Like most All-Star Weekend events, this game suffered from lack of effort by the players. Viewers were treated to some spectacular dunks. But a pair of missed dunks from Zion towards the end summed up this game nicely.

Saturday featured the Skills Challenge, the Three-Point Contest and the Dunk Contest. The Skills Challenge was kept standard this year. Players make passes, layups, do some dribbling and the event culminates by awarding whoever makes a three-pointer first at the end.

Normally, this event is dominated by guards, but winner Bam Adebayo showed that bigs can have some finesse too. Again, this event was entertaining but not especially intriguing this year.

The Three-Point Contest saw a change this year. The NBA introduced two four-point shots from several feet behind the three-point arc. 

Sharpshooters like Damian Lillard, Trae Young and Davis Bertans have been slowly normalizing this shot during games, so the NBA incorporated it into the contest. 

I liked the addition, but as the commentators pointed out, it felt as though you had to make at least one of the two shots to get a high enough score to stay alive.

Trae Young was the first to go, and he scored a measly 15 points. Devonte’ Graham followed with only 18. The contest was off to a rough start, but soon Devin Booker scored 27 points, which would tie Buddy Hield for the high score for the first round. 

Davis Bertans was the third participant to move on to the next round after returning champion Joe Harris couldn’t get more than 22 points.

In the third round, Booker scored 26 points. Hield was the last to go and he needed to beat his first-round score in order to win. 

As Hield got to his last rack, the score was extremely close. And with one ball left, he needed to sink it. Hield made the shot and the arena erupted. 
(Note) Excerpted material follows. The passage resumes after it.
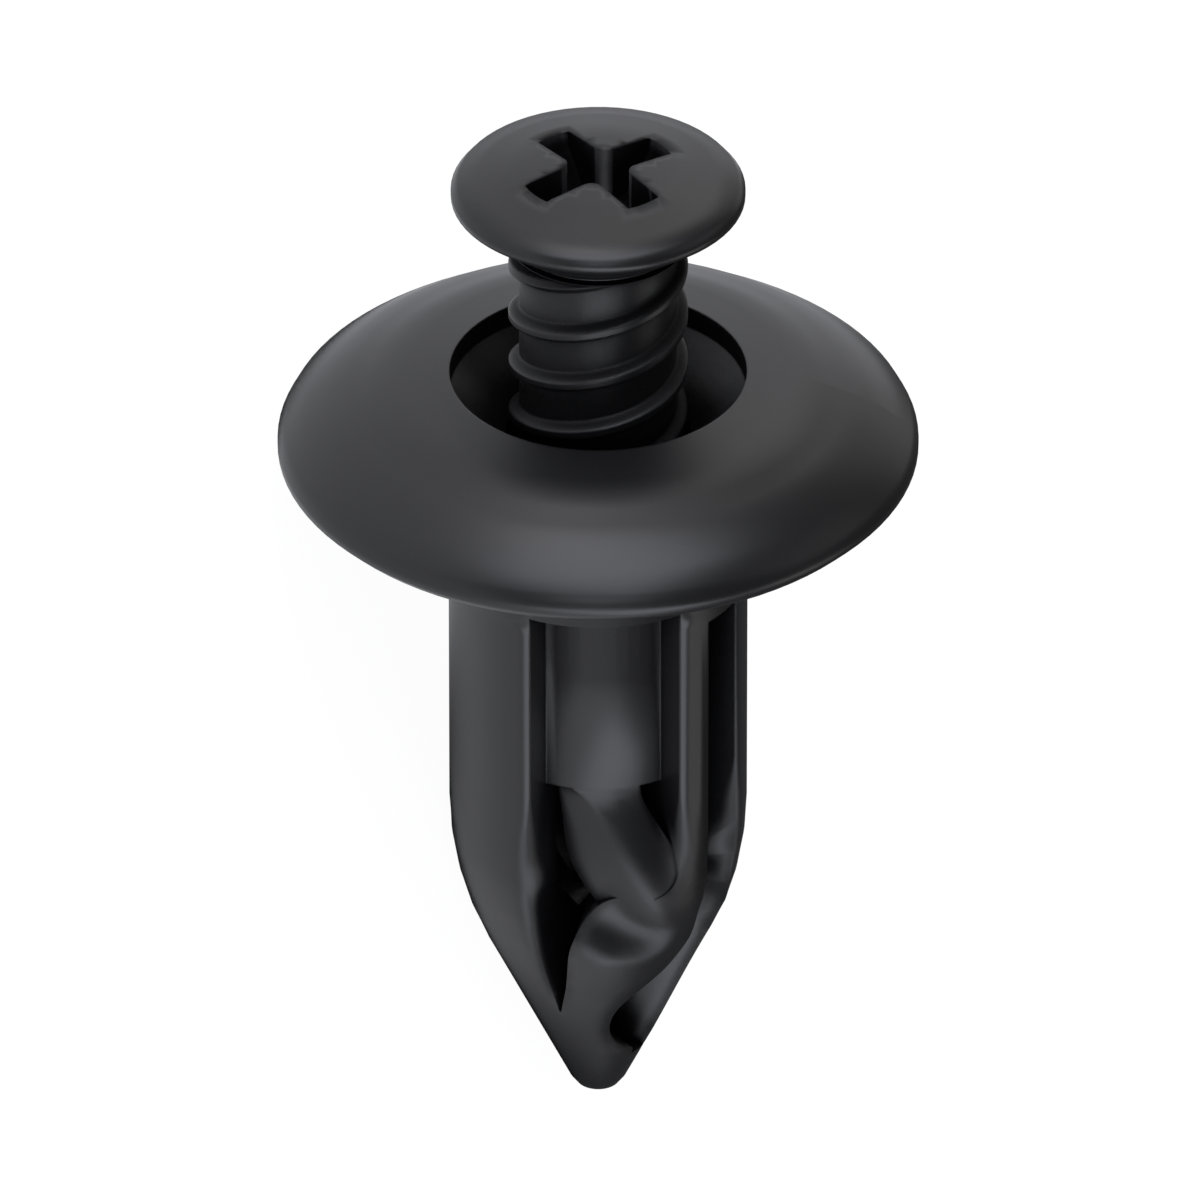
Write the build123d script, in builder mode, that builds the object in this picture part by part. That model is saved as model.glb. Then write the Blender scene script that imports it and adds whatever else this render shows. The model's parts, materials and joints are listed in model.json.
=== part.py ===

Booker congratulated him and Hield hoisted the trophy. For an event that is normally a bit bland, this year’s Three-Point Contest was about as good as it could possibly get.

The last event of the night, the Dunk Contest, is perhaps the most hit-or-miss event in all of sports. The last good Dunk Contest occurred in 2016 which featured the duel between Zach LaVine and Aaron Gordon. Gordon made his return this year, reigniting hopes that this year would be as good as 2016. Longtime dunker Dwight Howard and incredibly athletic Derrick Jones Jr. also gave fans high hopes for this year’s dunks.

The contest started out with some incredible first-round dunks. Howard gave us all some nostalgia with the return of his Superman cape. Pat Connaughton jumped over reigning MVP Giannis Antetokounmpo, touched the ball against the backboard, and then dunked the ball.

Gordon and Jones Jr. advanced to the next round where they traded amazing dunks. Aaron Gordon’s one-handed windmill off the side of the backboard was a personal favorite of mine. But then controversy struck. Gordon had received four-straight perfect scores, almost guaranteeing him the victory. But on his last dunk, Dwyane Wade and Chadwick Boseman both gave Gordon nines, causing him to lose to Jones Jr. Many have accused Wade, who played for the Miami Heat for many years, of rigging the contest in favor of current Heat player Jones Jr., but Wade has deflected such criticism. 

Despite the controversy, this year’s Dunk Contest was everything fans hoped for. The contest has still yet to see the likes of Zion Williamson and Ja Morant, so there’s plenty the NBA can build off of going forward.

Then on Sunday came the All-Star Game itself. This event is often a flop because few of the players are trying. But this year was entirely different. And that’s thanks to the NBA’s new rules.

Under the new rules, the score of the game would reset at the end of each quarter. Whichever team won the quarter would receive $100,000 towards a charity of their choosing. 

Then, as a tribute to the late Kobe Bryant, the fourth quarter would end when the leading team scored 24 points (or when the trailing team reached the leading team’s third-quarter score plus 24). 

The rules were a little confusing at first, but anyone watching the game caught on pretty quickly. During the weekend, commissioner Adam Silver also announced that the All-Star MVP award would be renamed as the Kobe Bryant All-Star MVP award.

What ensued was the most effort seen in an All-Star Game since the 90s. Whether it was the fact that teams couldn’t simply mess around while the clock ticked down or players gunning to win the first ever Kobe Bryant All-Star MVP award, these rule changes brought out the competitive spirit in these players. 

One of the top highlights online after the game was Giannis Antetokounmpo blocking LeBron James. A defensive highlight from the All-Star Game!

Other than the Friday night events, this All-Star Weekend was one to remember. Adam Silver has repeatedly shown that he is looking to try new things, and this is another one of his successes. Fans have lamented over the disappointment of the All-Star events for years if not decades, and the 2020 weekend has given fans hope for the future.